What is required —
Locate the lines that hold the string "each". Copy every such line.

Rows —
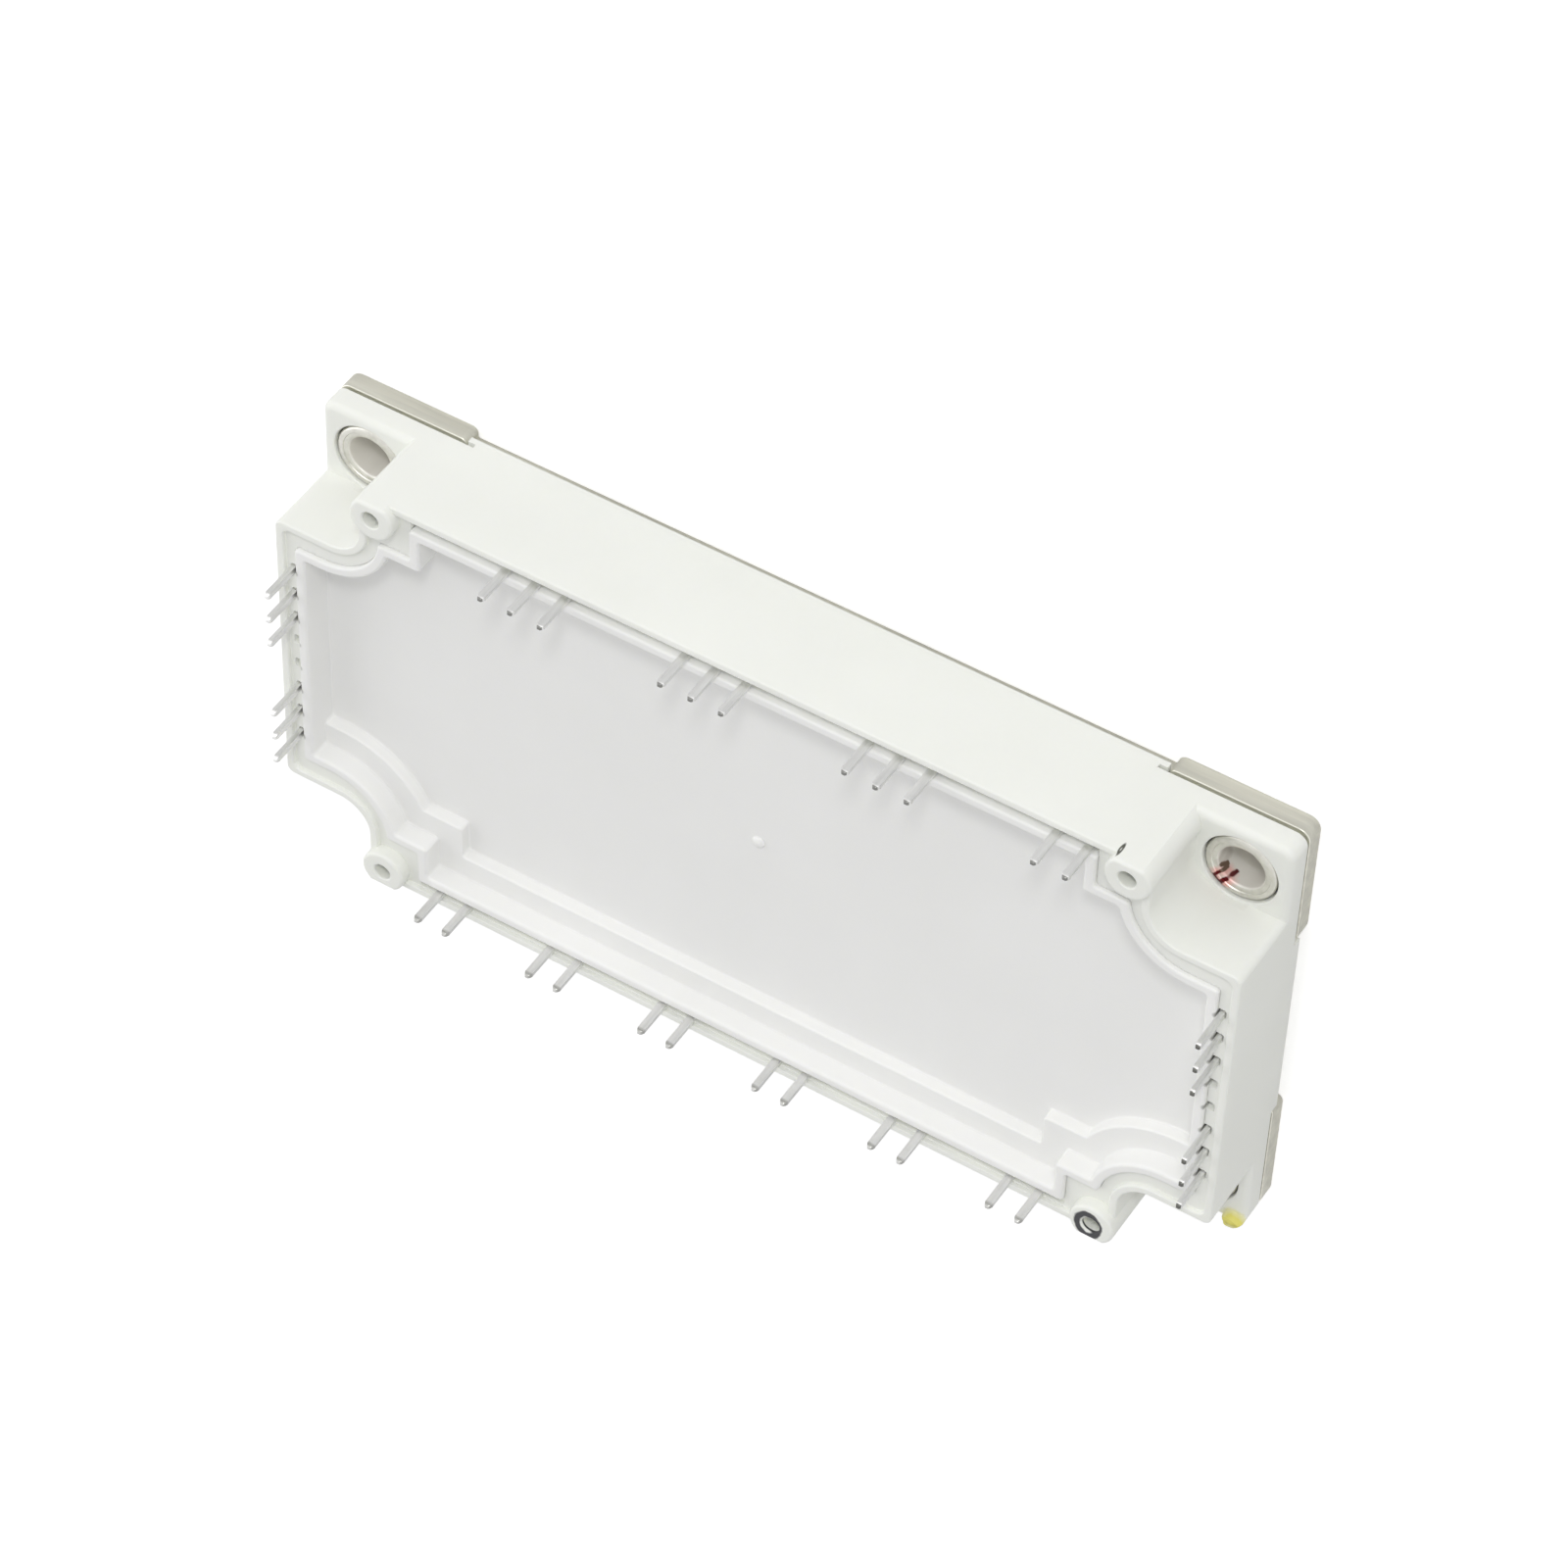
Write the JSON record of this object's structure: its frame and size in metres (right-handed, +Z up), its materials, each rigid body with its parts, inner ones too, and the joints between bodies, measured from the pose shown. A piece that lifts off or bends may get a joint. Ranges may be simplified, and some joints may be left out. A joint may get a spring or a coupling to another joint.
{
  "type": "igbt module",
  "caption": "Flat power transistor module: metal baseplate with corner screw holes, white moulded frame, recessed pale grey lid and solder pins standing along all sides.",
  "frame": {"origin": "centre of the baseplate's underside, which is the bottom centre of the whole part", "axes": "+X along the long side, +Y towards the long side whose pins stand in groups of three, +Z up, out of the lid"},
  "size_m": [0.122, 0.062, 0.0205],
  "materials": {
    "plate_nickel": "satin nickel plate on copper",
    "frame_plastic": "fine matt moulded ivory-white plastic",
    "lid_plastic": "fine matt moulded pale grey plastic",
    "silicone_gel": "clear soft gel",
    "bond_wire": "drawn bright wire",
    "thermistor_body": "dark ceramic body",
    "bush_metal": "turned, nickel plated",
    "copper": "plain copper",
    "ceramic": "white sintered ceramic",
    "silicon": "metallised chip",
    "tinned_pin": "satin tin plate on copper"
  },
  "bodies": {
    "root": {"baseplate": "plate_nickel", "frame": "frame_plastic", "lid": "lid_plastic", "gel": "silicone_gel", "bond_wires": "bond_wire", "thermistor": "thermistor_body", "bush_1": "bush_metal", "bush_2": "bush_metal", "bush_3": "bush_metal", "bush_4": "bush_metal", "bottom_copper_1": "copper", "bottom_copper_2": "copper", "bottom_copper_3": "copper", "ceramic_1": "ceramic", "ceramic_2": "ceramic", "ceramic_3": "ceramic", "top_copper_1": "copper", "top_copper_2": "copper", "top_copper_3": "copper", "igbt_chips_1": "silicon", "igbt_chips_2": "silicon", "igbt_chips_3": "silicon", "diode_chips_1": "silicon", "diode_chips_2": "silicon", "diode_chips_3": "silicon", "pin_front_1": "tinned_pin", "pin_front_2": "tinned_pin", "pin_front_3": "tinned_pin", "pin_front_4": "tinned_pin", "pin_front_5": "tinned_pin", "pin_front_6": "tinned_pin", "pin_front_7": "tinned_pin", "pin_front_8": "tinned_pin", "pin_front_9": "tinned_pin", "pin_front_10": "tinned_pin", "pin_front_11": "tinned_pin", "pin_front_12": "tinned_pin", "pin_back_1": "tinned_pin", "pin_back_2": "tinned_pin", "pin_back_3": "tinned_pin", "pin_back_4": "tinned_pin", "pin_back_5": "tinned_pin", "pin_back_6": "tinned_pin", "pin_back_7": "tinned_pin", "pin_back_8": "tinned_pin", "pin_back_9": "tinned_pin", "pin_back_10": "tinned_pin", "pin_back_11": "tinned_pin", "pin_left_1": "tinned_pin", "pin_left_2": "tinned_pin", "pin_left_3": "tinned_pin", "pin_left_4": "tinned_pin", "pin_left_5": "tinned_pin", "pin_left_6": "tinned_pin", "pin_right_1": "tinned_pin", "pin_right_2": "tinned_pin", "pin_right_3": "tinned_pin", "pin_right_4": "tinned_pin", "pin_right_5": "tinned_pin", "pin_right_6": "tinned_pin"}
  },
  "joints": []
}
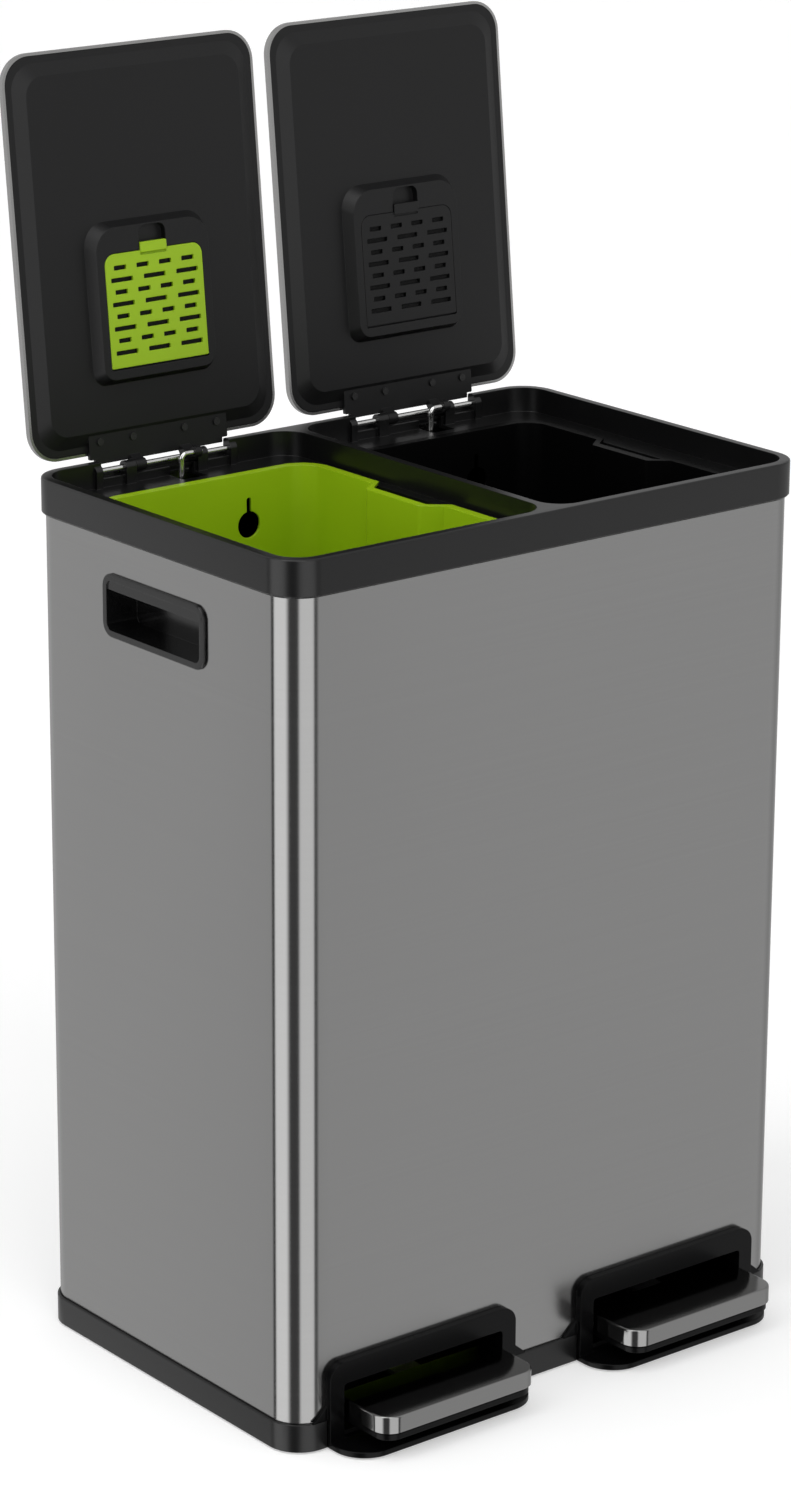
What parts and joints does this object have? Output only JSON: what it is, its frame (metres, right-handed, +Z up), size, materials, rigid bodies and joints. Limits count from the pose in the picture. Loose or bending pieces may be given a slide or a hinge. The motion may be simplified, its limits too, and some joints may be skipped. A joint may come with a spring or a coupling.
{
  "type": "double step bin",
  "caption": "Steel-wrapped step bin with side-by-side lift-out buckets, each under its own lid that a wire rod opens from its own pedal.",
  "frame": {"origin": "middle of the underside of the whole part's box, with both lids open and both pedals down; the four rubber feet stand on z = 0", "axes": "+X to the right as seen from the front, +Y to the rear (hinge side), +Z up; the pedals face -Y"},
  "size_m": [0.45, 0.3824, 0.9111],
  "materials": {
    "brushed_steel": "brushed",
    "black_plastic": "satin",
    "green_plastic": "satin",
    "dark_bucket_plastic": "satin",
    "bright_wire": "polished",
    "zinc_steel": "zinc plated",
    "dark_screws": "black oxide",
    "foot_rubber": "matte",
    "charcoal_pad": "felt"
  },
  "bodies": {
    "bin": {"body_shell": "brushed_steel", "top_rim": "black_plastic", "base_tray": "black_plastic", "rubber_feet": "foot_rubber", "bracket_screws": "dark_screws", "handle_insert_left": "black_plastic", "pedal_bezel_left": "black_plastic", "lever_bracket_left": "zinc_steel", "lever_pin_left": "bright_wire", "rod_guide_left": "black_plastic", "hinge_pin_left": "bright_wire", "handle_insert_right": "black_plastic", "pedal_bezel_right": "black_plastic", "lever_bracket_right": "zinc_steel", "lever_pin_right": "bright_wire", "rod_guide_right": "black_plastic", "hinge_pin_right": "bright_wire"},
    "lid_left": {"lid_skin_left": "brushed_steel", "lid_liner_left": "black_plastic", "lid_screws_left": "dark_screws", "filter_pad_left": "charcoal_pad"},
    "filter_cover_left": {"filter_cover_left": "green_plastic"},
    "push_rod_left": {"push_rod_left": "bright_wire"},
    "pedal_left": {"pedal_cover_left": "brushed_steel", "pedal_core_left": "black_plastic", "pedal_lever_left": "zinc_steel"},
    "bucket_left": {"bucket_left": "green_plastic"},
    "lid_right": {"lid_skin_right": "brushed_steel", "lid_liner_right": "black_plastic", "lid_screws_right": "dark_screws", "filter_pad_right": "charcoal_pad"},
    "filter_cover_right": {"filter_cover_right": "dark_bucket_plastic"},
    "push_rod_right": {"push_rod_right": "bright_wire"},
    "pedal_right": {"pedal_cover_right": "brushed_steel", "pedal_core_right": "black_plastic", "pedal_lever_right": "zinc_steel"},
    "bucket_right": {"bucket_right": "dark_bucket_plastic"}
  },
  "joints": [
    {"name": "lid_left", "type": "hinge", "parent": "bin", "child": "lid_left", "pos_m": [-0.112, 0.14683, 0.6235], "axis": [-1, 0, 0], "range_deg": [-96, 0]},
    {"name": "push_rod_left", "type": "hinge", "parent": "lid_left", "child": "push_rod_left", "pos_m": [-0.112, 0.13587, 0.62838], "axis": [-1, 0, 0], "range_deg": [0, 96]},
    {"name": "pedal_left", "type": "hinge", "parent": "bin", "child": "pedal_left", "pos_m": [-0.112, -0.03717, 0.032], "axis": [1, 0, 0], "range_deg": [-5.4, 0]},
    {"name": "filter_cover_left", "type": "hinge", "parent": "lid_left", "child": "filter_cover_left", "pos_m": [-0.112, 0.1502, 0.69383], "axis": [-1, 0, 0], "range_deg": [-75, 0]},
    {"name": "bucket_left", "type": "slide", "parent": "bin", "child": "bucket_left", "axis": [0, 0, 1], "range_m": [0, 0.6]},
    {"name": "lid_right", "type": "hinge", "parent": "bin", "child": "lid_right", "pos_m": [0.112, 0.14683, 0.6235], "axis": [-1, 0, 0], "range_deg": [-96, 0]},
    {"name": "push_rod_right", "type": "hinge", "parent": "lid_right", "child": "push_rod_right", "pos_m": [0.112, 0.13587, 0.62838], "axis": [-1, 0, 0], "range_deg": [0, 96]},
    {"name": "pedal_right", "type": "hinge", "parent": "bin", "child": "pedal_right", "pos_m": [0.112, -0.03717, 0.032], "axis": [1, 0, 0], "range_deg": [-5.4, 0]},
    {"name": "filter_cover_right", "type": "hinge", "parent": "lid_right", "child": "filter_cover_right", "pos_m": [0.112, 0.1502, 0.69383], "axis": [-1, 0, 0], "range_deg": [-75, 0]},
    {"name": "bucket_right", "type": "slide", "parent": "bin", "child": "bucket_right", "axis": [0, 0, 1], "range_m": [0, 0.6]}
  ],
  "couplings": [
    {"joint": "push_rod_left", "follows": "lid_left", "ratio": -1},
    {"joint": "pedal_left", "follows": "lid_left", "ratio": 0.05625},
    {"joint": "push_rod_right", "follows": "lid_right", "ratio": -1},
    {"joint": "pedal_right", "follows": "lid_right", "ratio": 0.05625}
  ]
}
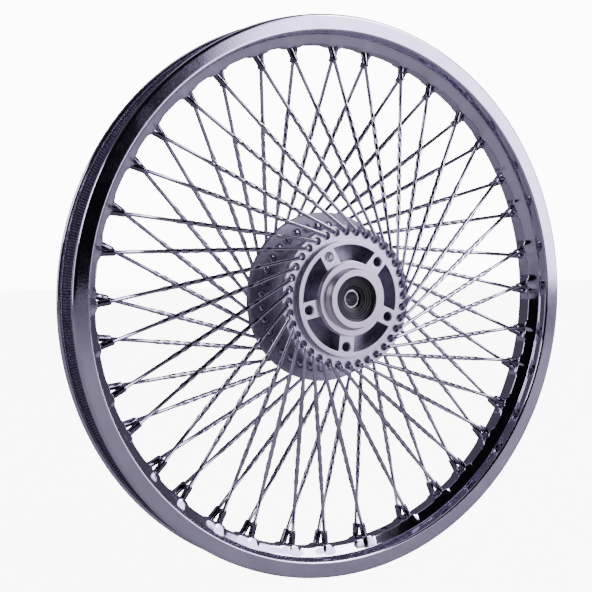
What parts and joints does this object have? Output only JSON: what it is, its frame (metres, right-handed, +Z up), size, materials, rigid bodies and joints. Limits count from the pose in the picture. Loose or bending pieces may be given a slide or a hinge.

Output of the task —
Write the JSON record of this object's structure: its frame and size in metres (right-handed, +Z up), its materials, each rigid body with its parts, inner ones too, and the joints between bodies, measured from the pose shown. A piece that lifts off or bends may get a joint. Ranges may be simplified, and some joints may be left out. A joint may get a spring or a coupling to another joint.
  "caption": "Steel-wrapped step bin with side-by-side lift-out buckets, each under its own lid that a wire rod opens from its own pedal.",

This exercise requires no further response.